Please repeat, exactly and with nothing added, the lines running from the line that contains "bpy.context.scene.collection.objects.link(empty)" to the line that contains "# Node helpers", both lines included.
## Start Data entries
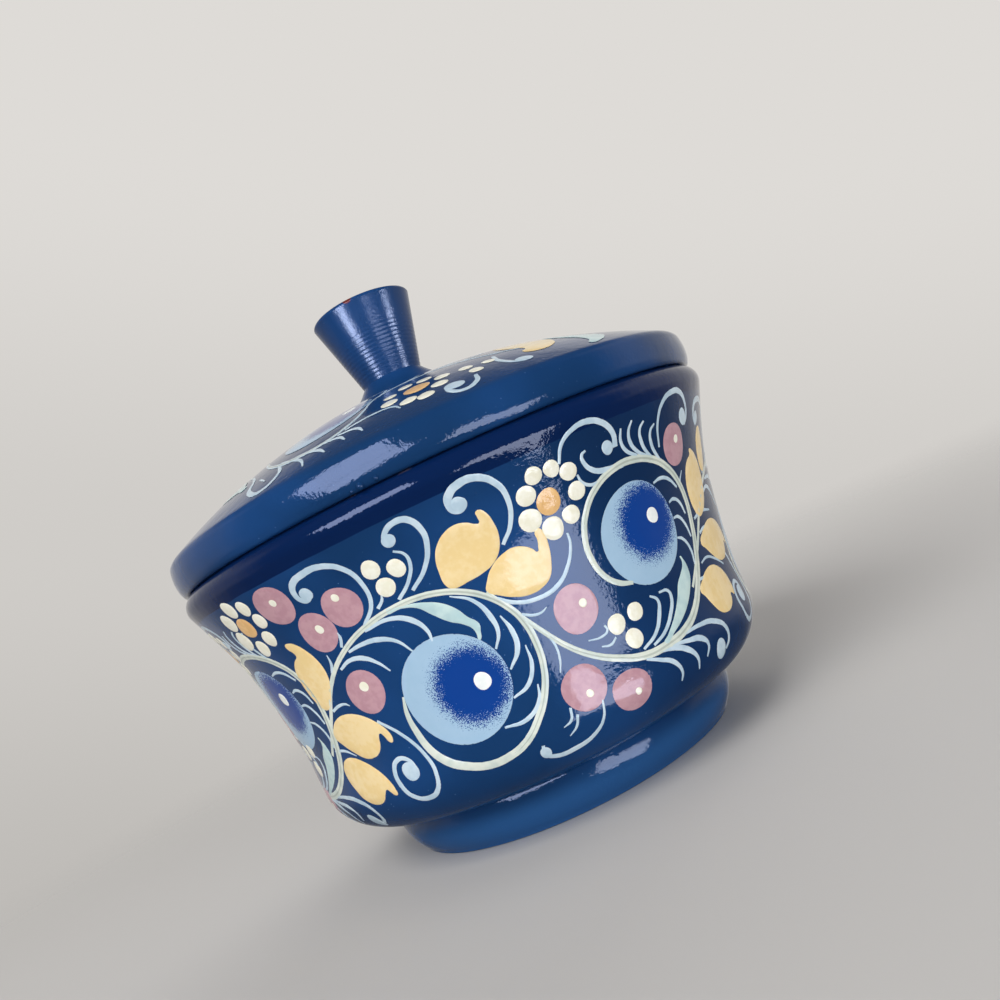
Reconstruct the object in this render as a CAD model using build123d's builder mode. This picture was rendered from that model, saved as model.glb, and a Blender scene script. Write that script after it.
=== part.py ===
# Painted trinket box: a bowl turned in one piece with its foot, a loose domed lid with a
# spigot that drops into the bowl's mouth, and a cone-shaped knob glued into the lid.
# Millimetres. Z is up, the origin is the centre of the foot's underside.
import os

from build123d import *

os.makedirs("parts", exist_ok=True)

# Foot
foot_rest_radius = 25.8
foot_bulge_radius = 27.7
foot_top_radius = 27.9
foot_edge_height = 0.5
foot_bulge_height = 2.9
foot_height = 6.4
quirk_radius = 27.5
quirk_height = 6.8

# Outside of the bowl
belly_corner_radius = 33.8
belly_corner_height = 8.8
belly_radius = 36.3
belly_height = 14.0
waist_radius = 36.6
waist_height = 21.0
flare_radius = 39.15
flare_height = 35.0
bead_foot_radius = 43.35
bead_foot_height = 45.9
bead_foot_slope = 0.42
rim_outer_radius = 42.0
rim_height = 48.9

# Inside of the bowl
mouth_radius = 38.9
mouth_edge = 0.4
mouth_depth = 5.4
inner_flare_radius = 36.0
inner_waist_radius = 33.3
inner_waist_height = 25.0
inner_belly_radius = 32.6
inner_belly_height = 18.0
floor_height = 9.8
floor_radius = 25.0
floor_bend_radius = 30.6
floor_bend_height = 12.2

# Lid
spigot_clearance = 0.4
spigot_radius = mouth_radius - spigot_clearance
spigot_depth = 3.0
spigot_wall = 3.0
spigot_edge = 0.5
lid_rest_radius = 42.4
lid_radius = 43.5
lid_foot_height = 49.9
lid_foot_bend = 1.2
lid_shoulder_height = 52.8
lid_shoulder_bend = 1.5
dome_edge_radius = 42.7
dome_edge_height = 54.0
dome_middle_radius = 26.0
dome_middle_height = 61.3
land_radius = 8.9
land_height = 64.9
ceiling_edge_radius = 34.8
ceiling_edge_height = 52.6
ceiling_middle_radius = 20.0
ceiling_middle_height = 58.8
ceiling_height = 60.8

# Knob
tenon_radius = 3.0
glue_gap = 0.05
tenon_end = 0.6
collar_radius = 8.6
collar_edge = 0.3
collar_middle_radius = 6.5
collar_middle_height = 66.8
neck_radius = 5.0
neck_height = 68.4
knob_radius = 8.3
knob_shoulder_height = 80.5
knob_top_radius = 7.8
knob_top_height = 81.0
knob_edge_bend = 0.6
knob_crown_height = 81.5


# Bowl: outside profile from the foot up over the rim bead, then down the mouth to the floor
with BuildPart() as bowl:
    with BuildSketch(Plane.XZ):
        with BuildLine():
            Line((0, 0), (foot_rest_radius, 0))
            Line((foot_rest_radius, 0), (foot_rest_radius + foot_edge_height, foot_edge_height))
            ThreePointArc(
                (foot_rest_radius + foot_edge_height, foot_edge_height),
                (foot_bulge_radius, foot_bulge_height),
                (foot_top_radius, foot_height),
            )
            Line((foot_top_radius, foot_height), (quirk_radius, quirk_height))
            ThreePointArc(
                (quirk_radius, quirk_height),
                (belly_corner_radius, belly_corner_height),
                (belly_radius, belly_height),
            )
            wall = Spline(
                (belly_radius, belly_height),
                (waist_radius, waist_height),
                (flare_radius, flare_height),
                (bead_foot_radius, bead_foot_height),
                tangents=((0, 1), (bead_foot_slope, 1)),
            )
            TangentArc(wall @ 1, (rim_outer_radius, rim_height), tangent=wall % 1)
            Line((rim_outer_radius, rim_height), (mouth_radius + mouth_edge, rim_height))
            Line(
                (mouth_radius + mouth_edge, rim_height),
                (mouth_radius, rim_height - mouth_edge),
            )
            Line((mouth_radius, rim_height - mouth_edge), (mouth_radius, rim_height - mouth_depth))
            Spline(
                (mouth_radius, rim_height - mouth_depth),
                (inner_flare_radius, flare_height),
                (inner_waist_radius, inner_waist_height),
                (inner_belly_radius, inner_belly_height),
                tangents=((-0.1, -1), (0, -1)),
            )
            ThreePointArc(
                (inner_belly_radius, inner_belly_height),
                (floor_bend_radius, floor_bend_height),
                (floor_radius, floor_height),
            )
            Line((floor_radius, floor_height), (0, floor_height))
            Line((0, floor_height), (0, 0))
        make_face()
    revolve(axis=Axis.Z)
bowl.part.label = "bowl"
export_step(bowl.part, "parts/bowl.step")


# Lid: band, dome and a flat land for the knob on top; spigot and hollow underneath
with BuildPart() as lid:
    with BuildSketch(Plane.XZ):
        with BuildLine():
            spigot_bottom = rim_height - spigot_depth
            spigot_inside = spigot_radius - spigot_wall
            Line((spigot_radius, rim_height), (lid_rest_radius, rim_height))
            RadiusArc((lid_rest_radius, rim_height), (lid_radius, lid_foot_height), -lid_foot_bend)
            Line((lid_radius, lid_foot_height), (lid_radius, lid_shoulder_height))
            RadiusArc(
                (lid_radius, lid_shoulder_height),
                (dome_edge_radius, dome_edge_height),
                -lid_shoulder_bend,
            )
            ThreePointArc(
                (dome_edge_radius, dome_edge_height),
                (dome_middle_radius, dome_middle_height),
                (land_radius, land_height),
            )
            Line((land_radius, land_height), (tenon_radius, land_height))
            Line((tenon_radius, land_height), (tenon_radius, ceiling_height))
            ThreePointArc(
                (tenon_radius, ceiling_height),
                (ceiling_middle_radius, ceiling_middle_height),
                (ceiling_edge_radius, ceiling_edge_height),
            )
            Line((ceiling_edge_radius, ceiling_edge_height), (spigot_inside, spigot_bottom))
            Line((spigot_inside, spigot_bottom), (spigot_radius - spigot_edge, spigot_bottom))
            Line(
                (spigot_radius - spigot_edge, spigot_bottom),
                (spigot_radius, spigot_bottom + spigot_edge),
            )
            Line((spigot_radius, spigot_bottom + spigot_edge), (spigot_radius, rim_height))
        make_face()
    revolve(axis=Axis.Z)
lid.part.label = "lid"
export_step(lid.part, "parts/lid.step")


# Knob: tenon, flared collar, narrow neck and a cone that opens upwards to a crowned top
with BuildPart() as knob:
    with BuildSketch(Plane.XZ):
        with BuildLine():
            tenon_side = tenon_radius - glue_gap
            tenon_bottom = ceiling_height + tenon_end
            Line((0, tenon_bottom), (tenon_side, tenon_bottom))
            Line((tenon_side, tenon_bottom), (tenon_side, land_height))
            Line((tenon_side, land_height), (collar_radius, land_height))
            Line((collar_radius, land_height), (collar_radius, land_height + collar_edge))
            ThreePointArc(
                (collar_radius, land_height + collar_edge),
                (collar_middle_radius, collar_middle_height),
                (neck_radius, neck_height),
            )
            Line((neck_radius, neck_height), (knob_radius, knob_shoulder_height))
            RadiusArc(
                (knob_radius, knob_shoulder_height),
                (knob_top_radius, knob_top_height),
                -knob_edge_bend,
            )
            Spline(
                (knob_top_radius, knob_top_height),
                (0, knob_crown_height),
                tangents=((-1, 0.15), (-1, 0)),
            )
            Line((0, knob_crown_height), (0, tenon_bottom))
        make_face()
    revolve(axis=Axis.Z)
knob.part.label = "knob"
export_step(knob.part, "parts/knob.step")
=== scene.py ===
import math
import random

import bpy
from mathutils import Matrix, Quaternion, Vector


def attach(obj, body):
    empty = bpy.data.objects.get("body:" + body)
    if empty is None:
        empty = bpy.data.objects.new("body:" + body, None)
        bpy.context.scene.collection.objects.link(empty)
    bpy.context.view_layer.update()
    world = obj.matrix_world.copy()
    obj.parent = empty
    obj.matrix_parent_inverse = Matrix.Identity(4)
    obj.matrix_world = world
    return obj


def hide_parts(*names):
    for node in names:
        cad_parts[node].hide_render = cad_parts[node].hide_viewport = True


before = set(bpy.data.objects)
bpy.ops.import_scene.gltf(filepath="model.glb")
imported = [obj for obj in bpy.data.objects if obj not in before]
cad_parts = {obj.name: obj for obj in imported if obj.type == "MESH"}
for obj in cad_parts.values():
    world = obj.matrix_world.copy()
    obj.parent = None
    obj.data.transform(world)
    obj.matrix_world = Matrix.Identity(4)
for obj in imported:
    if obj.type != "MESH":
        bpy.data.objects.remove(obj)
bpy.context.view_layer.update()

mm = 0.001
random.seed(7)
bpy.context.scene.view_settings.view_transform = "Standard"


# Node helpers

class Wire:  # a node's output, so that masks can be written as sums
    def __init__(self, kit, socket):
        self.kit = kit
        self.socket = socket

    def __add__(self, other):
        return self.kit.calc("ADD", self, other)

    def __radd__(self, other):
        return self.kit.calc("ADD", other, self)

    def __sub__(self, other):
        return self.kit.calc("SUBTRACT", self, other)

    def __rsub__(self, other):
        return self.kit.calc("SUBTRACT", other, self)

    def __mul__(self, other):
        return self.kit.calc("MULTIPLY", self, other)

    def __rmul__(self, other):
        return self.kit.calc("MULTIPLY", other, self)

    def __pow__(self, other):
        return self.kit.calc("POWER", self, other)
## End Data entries
## Start Data entries
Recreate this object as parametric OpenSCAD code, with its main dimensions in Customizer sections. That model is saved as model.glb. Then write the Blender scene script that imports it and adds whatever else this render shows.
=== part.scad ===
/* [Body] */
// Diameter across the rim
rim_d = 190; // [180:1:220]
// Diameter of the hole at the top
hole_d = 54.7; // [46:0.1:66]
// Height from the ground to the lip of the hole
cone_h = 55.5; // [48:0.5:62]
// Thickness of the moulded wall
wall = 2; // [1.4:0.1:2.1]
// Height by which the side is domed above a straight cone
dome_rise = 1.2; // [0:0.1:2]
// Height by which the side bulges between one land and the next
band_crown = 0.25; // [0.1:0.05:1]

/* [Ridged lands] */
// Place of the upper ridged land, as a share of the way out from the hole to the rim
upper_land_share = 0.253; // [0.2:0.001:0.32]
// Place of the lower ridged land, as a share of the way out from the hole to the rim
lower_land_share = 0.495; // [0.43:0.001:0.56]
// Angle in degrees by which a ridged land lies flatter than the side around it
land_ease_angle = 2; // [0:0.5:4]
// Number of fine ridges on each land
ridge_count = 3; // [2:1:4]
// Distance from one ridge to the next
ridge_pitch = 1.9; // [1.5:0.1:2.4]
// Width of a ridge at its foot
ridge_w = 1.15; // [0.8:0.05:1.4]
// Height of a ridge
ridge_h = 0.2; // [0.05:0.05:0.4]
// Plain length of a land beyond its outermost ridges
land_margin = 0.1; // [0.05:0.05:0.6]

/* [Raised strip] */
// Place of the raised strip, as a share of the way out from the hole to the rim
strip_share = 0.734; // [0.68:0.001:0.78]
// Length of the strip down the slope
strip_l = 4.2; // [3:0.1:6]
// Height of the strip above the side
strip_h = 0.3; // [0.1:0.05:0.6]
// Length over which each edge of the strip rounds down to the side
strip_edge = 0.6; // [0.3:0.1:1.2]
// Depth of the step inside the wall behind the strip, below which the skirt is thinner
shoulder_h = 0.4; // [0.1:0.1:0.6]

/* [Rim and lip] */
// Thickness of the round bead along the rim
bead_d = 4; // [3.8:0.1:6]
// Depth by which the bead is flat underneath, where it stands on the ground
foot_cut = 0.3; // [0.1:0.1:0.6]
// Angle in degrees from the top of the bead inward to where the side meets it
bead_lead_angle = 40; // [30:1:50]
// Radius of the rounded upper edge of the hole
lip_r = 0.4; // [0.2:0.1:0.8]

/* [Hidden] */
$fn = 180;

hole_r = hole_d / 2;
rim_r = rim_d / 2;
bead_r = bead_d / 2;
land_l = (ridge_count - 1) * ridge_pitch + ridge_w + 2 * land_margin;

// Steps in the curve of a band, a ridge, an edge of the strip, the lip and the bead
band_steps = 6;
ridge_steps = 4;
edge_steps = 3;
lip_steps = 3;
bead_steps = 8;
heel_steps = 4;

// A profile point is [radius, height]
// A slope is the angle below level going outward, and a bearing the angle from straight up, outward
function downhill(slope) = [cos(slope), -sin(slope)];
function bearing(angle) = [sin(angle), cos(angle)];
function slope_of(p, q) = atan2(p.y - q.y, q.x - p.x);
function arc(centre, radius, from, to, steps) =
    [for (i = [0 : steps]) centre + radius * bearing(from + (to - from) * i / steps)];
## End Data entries
## Start Data entries
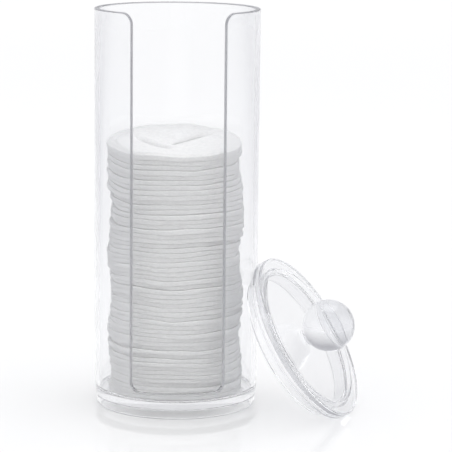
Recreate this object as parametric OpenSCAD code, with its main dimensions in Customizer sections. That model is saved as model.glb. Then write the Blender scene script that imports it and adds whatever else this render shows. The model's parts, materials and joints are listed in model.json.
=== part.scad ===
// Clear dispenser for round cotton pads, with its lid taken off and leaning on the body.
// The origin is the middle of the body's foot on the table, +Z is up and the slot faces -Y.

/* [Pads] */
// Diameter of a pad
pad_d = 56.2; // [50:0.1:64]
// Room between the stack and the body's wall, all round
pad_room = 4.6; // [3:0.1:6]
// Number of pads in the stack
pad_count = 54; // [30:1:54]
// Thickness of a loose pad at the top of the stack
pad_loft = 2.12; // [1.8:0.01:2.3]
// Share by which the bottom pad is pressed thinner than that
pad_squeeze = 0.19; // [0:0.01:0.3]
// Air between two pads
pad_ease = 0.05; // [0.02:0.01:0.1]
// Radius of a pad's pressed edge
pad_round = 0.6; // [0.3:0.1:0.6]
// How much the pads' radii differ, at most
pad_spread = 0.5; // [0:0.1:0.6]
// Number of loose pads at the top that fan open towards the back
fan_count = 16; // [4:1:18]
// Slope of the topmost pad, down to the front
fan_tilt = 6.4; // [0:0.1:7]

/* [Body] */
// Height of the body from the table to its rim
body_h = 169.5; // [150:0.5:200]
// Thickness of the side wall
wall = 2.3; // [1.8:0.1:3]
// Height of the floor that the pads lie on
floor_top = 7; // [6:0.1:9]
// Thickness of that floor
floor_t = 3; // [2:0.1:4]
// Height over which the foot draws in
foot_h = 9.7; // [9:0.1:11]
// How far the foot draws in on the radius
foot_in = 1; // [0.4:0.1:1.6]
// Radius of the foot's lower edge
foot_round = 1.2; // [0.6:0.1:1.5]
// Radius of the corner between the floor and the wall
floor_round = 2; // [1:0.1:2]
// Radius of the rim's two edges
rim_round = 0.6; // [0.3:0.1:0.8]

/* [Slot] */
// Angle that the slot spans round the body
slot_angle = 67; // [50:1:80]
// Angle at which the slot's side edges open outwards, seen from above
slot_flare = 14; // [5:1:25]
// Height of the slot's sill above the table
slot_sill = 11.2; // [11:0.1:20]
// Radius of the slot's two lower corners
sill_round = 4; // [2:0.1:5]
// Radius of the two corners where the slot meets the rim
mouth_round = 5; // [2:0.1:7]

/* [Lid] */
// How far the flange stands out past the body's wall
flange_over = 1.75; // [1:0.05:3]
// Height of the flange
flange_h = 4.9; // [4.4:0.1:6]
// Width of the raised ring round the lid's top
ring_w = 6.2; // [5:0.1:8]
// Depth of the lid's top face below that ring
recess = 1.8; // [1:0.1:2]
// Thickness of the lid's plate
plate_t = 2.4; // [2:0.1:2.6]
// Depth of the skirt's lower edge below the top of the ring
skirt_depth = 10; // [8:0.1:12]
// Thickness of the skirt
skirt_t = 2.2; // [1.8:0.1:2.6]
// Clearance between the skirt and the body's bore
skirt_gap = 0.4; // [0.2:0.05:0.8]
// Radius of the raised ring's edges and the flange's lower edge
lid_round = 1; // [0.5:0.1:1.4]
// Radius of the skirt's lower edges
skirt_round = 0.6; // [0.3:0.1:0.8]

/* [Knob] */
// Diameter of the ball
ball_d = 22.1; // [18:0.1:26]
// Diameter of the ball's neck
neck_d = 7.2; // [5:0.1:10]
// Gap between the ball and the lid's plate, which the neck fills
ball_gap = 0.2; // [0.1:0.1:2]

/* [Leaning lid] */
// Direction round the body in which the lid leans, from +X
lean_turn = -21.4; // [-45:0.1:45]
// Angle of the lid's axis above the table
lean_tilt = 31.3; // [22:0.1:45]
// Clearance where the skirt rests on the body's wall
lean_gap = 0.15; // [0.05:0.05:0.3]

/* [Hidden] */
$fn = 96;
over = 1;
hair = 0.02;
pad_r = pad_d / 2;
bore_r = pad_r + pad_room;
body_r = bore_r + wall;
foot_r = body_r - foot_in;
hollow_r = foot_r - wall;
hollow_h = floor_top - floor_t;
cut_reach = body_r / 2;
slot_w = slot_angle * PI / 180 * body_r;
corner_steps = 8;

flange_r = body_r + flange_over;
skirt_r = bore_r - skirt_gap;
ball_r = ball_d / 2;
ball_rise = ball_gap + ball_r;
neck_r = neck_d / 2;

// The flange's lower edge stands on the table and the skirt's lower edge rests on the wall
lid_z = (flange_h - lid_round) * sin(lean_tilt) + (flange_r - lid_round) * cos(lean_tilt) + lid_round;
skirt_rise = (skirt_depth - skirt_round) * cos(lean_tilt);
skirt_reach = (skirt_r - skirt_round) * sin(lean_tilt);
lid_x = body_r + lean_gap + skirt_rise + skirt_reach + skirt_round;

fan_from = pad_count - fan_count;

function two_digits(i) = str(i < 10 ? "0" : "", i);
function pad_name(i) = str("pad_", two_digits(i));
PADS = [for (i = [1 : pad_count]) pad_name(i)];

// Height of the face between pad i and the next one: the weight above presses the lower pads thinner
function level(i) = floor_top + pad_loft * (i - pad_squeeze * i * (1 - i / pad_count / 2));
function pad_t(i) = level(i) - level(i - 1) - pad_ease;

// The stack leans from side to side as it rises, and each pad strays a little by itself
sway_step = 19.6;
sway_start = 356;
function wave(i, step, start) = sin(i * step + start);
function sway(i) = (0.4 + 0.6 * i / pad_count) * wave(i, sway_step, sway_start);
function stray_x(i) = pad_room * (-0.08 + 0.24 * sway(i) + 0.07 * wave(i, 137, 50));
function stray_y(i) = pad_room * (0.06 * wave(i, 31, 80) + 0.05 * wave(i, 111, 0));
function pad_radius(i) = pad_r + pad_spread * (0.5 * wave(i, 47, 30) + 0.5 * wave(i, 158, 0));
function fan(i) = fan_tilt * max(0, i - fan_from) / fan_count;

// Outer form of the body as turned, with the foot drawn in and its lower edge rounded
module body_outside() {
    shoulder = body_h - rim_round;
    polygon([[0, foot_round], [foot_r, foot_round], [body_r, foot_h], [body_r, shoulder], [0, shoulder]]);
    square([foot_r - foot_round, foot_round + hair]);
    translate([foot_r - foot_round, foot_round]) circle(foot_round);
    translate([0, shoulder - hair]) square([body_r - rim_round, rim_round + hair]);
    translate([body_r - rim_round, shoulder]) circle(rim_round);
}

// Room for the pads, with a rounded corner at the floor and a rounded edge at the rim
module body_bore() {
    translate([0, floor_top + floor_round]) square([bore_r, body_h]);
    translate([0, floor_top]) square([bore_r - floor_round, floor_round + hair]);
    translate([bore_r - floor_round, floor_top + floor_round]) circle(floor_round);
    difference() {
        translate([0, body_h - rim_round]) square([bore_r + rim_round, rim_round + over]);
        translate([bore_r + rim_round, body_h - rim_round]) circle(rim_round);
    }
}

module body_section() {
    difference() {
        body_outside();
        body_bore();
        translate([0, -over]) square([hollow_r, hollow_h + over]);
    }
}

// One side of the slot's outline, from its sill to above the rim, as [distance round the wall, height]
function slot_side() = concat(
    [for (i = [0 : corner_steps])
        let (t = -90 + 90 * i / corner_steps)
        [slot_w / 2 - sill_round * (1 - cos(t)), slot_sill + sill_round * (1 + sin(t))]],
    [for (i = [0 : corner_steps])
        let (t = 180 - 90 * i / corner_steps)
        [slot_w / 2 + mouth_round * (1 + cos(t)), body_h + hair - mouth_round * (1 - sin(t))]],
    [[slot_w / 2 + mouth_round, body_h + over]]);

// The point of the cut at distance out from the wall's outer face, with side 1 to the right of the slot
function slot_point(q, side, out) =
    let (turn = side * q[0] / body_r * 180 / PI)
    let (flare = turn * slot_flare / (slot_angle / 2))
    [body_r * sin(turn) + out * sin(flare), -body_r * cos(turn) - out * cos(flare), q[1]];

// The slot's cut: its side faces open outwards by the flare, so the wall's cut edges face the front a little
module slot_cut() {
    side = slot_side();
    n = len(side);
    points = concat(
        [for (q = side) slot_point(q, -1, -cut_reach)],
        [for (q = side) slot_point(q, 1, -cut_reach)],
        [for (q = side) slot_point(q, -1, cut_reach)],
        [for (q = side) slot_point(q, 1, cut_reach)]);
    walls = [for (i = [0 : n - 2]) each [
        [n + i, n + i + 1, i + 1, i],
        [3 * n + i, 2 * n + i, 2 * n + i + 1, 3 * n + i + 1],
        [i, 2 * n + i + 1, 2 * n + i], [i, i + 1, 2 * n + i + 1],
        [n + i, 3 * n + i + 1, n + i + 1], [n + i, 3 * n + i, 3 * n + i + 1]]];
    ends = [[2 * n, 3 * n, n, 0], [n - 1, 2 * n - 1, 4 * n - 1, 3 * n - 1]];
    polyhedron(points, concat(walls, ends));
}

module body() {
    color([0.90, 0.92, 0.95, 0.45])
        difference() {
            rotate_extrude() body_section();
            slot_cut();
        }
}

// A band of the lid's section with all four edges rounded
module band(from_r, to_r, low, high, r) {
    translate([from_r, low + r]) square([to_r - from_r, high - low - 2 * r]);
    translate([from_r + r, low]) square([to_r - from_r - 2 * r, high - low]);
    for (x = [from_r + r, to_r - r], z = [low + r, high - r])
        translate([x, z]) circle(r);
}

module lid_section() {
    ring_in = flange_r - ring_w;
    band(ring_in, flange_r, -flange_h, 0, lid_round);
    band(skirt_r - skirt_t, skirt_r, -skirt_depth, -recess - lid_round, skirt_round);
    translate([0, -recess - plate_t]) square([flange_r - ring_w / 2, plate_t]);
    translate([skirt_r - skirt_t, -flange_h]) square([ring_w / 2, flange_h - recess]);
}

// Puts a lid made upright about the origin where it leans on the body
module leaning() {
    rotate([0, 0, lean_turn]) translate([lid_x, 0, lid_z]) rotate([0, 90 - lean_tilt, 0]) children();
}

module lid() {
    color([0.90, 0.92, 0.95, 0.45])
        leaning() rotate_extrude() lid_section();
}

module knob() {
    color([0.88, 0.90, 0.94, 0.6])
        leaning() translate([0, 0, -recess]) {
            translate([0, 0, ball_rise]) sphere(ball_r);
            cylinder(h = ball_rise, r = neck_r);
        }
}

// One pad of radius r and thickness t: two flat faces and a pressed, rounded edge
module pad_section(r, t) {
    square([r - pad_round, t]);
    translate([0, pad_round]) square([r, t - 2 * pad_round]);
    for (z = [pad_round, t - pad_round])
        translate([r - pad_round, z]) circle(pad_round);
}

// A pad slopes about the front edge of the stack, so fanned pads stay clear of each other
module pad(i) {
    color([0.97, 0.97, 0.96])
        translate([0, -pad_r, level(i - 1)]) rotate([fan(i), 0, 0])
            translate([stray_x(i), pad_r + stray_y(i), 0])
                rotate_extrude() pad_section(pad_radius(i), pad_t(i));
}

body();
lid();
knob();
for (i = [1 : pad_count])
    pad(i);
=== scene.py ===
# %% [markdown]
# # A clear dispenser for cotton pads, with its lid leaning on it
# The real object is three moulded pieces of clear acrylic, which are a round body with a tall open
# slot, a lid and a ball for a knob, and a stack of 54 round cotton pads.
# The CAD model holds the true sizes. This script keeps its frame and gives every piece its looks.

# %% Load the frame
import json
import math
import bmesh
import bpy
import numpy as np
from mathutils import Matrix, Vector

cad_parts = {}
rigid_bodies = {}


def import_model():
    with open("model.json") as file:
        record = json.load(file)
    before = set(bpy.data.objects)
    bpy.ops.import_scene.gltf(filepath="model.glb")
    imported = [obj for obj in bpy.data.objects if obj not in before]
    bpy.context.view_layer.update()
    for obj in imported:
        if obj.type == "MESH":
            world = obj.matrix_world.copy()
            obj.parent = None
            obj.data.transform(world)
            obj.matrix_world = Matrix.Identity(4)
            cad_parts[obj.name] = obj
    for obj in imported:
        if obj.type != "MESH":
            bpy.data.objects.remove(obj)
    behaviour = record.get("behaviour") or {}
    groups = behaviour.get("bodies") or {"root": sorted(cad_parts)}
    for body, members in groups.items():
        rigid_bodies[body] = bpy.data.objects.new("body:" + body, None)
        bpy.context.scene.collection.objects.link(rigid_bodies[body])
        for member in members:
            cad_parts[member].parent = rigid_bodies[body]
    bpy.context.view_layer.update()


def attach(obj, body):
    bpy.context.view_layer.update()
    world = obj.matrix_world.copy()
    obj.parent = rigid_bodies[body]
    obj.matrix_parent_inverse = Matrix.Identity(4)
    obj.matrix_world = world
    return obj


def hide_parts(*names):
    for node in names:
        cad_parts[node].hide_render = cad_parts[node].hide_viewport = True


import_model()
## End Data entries
**Result:**
        bpy.context.scene.collection.objects.link(empty)
    bpy.context.view_layer.update()
    world = obj.matrix_world.copy()
    obj.parent = empty
    obj.matrix_parent_inverse = Matrix.Identity(4)
    obj.matrix_world = world
    return obj


def hide_parts(*names):
    for node in names:
        cad_parts[node].hide_render = cad_parts[node].hide_viewport = True


before = set(bpy.data.objects)
bpy.ops.import_scene.gltf(filepath="model.glb")
imported = [obj for obj in bpy.data.objects if obj not in before]
cad_parts = {obj.name: obj for obj in imported if obj.type == "MESH"}
for obj in cad_parts.values():
    world = obj.matrix_world.copy()
    obj.parent = None
    obj.data.transform(world)
    obj.matrix_world = Matrix.Identity(4)
for obj in imported:
    if obj.type != "MESH":
        bpy.data.objects.remove(obj)
bpy.context.view_layer.update()

mm = 0.001
random.seed(7)
bpy.context.scene.view_settings.view_transform = "Standard"


# Node helpers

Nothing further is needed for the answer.